**TASK TO COMPLETE**
Each line below should be quoted exactly, please.

**DATASET EXTRACT**

□ □ □ □ □

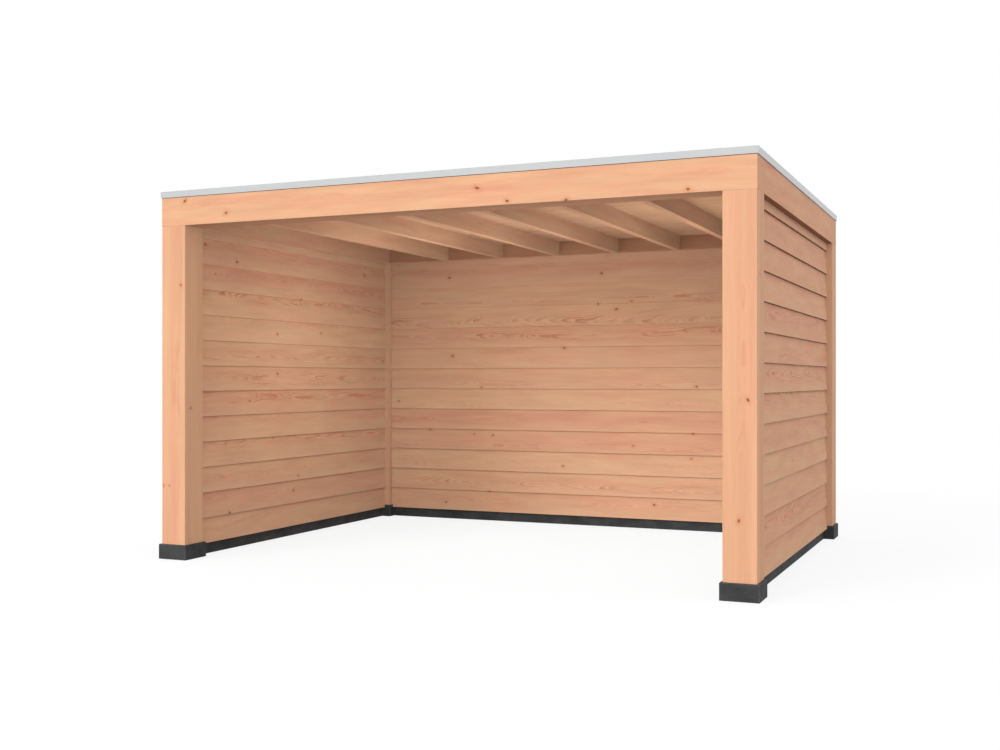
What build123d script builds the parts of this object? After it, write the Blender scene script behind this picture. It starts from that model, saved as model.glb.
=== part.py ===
from build123d import *
import os
from math import ceil, cos, radians, sin

os.makedirs("parts", exist_ok=True)

# All sizes are in millimetres. +X is right, +Y is towards the back wall, +Z is up.
# The origin lies on the ground under the middle of the canopy. The open side faces -Y.

# Overall size over the posts
canopy_width = 4000
canopy_depth = 3000

# Corner posts and the blocks under them
post_size = 190
post_height = 2136
foot_overhang = 15
foot_height = 100
foot_chamfer = 4
arris_radius = 3

# Ring beam on the posts
beam_width = 190
beam_height = 190

# Roof joists, deck and membrane, sunk inside the ring beam
joist_count = 6
joist_width = 50
joist_depth = 115
# From each side beam's inner face to the middle of the first joist
joist_left_bay = 555.5
joist_right_bay = 499.5
joist_arris = 2
deck_thickness = 18
membrane_thickness = 1.5

# Folded roof edge trim
trim_overhang = 6.5
trim_height = 41.5
trim_wall = 2.5
trim_flange = 60
trim_crown = 26
trim_lip = 9

# Walls: a stud frame on a plinth, with lapped boards outside and inside
frame_thickness = 64
plinth_height = 90
rail_height = 44
stud_width = 44
stud_spacing = 600
board_pitch = 175
board_start = 78
board_lip = 27
board_tip = 12
board_least_strip = 20
notch_gap = 1

# Levels and half sizes that follow from the sizes above
half_width = canopy_width / 2
half_depth = canopy_depth / 2
beam_underside = foot_height + post_height
beam_top = beam_underside + beam_height
deck_underside = beam_underside + joist_depth
deck_top = deck_underside + deck_thickness
room_half_width = half_width - beam_width
room_half_depth = half_depth - beam_width
joist_pitch = (2 * room_half_width - joist_left_bay - joist_right_bay) / (joist_count - 1)
wall_centre = post_size / 2
rail_top = plinth_height + rail_height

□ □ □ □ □

**SOLUTION TO THIS TASK**
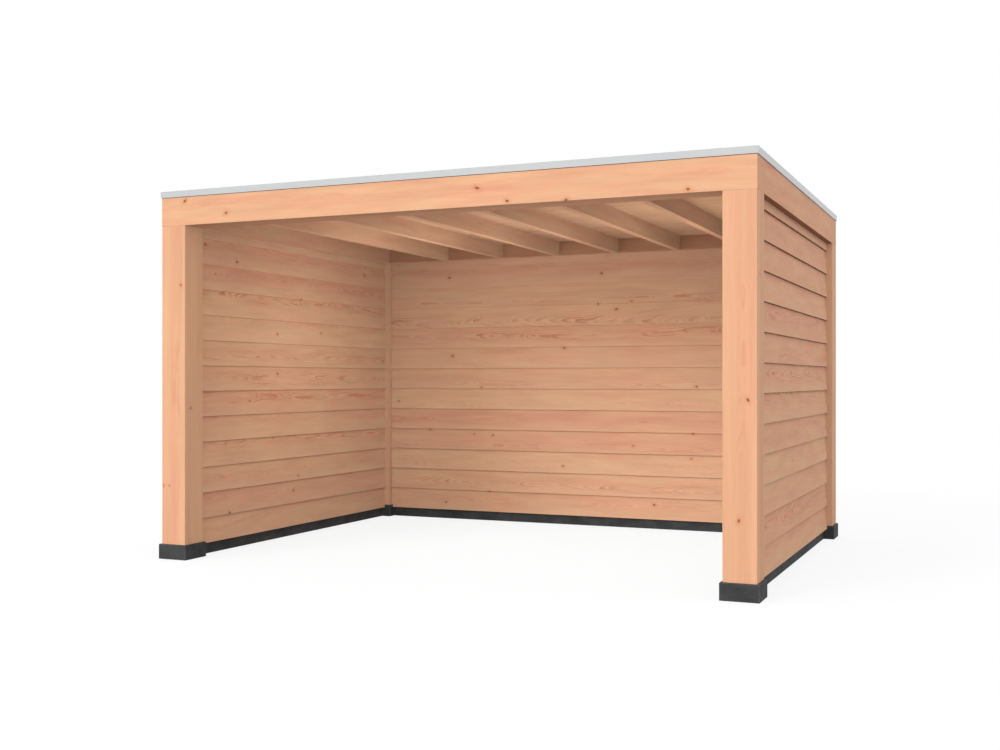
What build123d script builds the parts of this object? After it, write the Blender scene script behind this picture. It starts from that model, saved as model.glb.
=== part.py ===
from build123d import *
import os
from math import ceil, cos, radians, sin

os.makedirs("parts", exist_ok=True)

# All sizes are in millimetres. +X is right, +Y is towards the back wall, +Z is up.
# The origin lies on the ground under the middle of the canopy. The open side faces -Y.

# Overall size over the posts
canopy_width = 4000
canopy_depth = 3000

# Corner posts and the blocks under them
post_size = 190
post_height = 2136
foot_overhang = 15
foot_height = 100
foot_chamfer = 4
arris_radius = 3

# Ring beam on the posts
beam_width = 190
beam_height = 190

# Roof joists, deck and membrane, sunk inside the ring beam
joist_count = 6
joist_width = 50
joist_depth = 115
# From each side beam's inner face to the middle of the first joist
joist_left_bay = 555.5
joist_right_bay = 499.5
joist_arris = 2
deck_thickness = 18
membrane_thickness = 1.5

# Folded roof edge trim
trim_overhang = 6.5
trim_height = 41.5
trim_wall = 2.5
trim_flange = 60
trim_crown = 26
trim_lip = 9

# Walls: a stud frame on a plinth, with lapped boards outside and inside
frame_thickness = 64
plinth_height = 90
rail_height = 44
stud_width = 44
stud_spacing = 600
board_pitch = 175
board_start = 78
board_lip = 27
board_tip = 12
board_least_strip = 20
notch_gap = 1

# Levels and half sizes that follow from the sizes above
half_width = canopy_width / 2
half_depth = canopy_depth / 2
beam_underside = foot_height + post_height
beam_top = beam_underside + beam_height
deck_underside = beam_underside + joist_depth
deck_top = deck_underside + deck_thickness
room_half_width = half_width - beam_width
room_half_depth = half_depth - beam_width
joist_pitch = (2 * room_half_width - joist_left_bay - joist_right_bay) / (joist_count - 1)
wall_centre = post_size / 2
rail_top = plinth_height + rail_height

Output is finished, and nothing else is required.